How You Can Bring Workers Back to the Office without Risking a Coronavirus-related Lawsuit

Working from home has been an excellent solution for many businesses during the pandemic. Employees have also benefited from such new arrangements. Together, they’ve managed to continue getting tasks accomplished and keep teams productively occupied amid uncertainty and change.

Yet as we begin to emerge from the shadow of recent events, companies will increasingly seek a new balance between remote work and the traditional office. And the return of people to offices brings up the concern of liability if employees get sick with the coronavirus. Can your workers sue you if they contract Covid-19 on the job? Should this legal risk be taken seriously?

Heading back to the office

Remote work isn’t for everyone. Marketing teams can shift their focus exclusively towards reaching consumers through online channels; you can still consult your commercial lawyer on matters within their scope. Knowledge workers tend to be better positioned to reap the benefits of remote work.

But some jobs can’t be accomplished outside the company premises. And there are other reasons why full-time remote work might not be a long-term solution. Months of meetings held through video conferences, lengthy back-and-forth email threads, and abbreviated chats with co-workers will have highlighted the limitations of online communications for teams.

People miss the informal social interactions that can take place within the office. They also don’t like having to enforce boundaries between work and family time or manage their productivity. Remote workers tend to spend more time doing the same jobs due to various distractions and wrinkles in collaboration.

Inevitably, the new normal will swing the balance back towards working in a traditional office environment. Is remote work here to stay? Certainly. But it’s unsustainable and unlikely that most workers and businesses will seek full-time remote working arrangements.

Trivializing the risk

This can be particularly troubling as long as Covid-19 remains a threat. Vaccines are still being developed, and experts believe we might be facing a long-term battle to contain its spread successfully. It means that workers will be shifting from a position of high safety and autonomy (working from home) to one of increased risk.

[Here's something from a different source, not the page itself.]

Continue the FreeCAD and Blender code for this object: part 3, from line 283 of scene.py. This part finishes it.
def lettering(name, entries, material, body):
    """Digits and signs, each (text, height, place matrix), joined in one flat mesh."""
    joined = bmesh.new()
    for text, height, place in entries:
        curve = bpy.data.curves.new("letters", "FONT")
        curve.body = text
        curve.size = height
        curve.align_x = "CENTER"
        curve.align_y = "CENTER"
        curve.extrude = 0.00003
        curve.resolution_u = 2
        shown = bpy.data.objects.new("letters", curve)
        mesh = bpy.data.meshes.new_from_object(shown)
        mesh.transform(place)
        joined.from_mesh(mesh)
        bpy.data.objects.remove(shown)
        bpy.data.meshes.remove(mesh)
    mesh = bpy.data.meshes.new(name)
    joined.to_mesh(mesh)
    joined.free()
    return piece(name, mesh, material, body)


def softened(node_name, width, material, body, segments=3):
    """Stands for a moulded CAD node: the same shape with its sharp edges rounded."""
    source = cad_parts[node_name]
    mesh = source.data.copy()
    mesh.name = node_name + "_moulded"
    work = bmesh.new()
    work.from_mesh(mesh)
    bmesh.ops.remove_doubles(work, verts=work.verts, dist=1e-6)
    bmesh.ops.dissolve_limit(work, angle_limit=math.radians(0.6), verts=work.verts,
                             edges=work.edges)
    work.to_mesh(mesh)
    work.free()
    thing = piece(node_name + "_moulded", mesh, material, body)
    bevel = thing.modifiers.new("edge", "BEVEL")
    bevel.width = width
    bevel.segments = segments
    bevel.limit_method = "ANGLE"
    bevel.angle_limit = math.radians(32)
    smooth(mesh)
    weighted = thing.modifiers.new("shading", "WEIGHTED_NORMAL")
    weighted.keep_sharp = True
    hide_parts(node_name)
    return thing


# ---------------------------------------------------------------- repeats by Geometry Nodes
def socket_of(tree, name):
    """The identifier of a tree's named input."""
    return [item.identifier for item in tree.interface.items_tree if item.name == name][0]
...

If an employee contracts the coronavirus due to this increased exposure, can they sue their employer? That question is being asked with increased frequency and alarming formality. Over the months since the outbreak enforced lockdowns across the country, states and businesses have reopened. And lawsuits related to the coronavirus and employer negligence have ensued.

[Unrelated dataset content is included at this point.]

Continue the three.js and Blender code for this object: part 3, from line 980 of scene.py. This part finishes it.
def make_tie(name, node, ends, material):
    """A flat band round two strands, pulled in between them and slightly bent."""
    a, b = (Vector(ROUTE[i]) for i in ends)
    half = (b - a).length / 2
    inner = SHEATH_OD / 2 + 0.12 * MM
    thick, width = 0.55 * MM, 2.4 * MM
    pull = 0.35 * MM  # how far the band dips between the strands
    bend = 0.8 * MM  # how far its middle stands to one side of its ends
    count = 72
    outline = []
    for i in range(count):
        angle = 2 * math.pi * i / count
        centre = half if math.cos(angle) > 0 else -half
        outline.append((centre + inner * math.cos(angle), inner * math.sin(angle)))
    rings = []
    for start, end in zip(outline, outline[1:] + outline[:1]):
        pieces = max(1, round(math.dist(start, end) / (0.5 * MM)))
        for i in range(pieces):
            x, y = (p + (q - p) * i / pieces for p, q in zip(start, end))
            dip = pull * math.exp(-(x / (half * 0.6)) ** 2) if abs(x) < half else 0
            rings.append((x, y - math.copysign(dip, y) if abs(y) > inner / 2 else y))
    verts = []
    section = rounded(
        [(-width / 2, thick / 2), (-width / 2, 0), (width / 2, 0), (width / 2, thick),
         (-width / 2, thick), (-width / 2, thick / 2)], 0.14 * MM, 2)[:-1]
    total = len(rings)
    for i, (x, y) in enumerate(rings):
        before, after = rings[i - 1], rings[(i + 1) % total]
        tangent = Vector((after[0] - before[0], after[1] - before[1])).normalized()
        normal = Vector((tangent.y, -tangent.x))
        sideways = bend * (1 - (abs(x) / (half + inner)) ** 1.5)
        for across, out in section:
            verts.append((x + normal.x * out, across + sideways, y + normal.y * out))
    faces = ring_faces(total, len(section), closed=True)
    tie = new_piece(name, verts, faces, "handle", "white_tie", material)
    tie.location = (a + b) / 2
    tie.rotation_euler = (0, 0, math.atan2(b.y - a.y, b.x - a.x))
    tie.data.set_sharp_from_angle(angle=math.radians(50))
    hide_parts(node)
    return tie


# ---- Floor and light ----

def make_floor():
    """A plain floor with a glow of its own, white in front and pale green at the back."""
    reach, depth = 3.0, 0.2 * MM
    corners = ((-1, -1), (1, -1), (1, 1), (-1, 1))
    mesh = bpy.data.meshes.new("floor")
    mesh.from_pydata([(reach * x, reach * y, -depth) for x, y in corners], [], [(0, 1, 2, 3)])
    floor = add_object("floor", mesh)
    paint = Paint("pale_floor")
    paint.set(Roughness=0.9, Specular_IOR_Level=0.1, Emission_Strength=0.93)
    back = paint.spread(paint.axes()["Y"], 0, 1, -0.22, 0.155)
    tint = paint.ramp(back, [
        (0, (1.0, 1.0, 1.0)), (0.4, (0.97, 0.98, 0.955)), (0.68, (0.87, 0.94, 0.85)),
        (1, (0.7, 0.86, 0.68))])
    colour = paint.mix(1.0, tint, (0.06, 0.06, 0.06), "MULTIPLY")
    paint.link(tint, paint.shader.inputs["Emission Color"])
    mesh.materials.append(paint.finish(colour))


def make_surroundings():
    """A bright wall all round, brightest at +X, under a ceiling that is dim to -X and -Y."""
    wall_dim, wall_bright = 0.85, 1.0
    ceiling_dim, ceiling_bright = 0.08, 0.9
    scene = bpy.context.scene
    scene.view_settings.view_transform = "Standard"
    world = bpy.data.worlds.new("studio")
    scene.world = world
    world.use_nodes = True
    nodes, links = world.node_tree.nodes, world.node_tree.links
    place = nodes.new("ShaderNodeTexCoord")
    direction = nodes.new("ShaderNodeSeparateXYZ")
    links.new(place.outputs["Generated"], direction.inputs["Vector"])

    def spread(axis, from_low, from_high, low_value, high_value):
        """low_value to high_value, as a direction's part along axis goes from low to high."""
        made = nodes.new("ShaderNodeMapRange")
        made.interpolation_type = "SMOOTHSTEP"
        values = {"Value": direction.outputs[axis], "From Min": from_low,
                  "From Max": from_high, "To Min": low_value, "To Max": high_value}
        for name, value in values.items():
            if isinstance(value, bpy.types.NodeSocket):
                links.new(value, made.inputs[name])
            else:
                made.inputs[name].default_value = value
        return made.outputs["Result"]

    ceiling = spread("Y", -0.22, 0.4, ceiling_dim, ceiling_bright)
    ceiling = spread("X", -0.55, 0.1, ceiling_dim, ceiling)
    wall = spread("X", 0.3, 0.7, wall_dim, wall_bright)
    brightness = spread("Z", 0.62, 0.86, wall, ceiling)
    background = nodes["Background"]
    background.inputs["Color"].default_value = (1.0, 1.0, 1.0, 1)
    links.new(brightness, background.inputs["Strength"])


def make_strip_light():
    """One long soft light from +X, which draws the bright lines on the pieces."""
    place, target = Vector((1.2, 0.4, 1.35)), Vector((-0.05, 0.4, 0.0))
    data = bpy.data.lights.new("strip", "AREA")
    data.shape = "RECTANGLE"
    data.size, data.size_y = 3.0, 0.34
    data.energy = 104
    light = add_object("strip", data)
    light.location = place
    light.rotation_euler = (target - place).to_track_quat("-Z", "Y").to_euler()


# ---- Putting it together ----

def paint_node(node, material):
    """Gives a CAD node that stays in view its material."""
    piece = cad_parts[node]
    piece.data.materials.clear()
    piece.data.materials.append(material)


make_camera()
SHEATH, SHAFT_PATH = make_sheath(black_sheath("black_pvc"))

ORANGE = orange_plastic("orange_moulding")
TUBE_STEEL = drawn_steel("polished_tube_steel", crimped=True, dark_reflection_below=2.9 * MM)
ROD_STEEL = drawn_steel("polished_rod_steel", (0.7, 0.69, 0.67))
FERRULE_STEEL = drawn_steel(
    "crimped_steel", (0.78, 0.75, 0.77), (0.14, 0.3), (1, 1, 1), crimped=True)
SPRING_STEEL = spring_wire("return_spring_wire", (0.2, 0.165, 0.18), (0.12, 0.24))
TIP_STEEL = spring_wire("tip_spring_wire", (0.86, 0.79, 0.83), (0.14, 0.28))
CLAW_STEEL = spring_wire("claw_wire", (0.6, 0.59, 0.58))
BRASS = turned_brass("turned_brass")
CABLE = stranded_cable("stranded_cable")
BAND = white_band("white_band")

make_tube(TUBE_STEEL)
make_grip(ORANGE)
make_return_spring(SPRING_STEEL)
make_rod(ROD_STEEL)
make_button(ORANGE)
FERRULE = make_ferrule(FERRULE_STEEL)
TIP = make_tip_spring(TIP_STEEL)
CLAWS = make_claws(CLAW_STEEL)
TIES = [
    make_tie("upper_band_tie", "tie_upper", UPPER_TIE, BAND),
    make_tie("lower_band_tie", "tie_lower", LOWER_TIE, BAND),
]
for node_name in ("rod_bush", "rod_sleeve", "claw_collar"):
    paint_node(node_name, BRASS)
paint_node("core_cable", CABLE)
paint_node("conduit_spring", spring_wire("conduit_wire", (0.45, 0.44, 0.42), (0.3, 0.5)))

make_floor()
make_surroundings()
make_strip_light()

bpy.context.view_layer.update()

Companies can choose to take a laissez-faire stance on this matter. The system of workers’ compensation makes it easy for employees to claim benefits for injuries and illness and makes it difficult for them to sue employers due to its exclusivity. It’s generally ruled as the only recourse workers have when they suffer these types of loss.

Moreover, the nature of the coronavirus itself makes it hard to prove that someone got sick on the job. Asymptomatic people can be carriers; you could have contacted someone outside of work, perhaps during the daily commute. Or you might have failed to observe social distancing, wearing a mask, or washing your hands while in other public spaces.

Playing safe in uncertain times

sanitizing hands

On the other hand, these are unpredictable times. Normal precedents might not always be ruled applicable. And when it comes to intentional wrongdoing by employers, each state can have different laws. A suit that would be dismissed in New York might be allowed in Florida. Texas law may allow survivors of an employee to file for gross negligence, but only if the outcome resulted in the employee’s death.

Wrongdoing and negligence aren’t the only possible grounds upon which workers might seek to sue their employers for contracting Covid-19. They can invoke public-nuisance laws where businesses might have endangered their community with a lack of safety measures. And if a worker was fired for refusing to work or complaining about inadequate precautions, that opens up the possibility of a wrongful termination suit.

Finally, the recommended protocols can change. CDC, OSHA, and state guidelines can be modified and refined several times during this pandemic. If a company fails to stay up-to-date and adjust its workplace safety measures accordingly, its risk of liability increases.

The world we live in is still turbulent, and while most people want to work together towards recovery, there will be missteps and failings on both sides. In a challenging economic climate, sick workers, their survivors, and legal counsel will be testing the waters and exploring the avenues through which better compensation can be gained. Don’t take unnecessary risks. Stay on top of the latest guidelines, and make sincere efforts to keep your workers safe as they return to the office.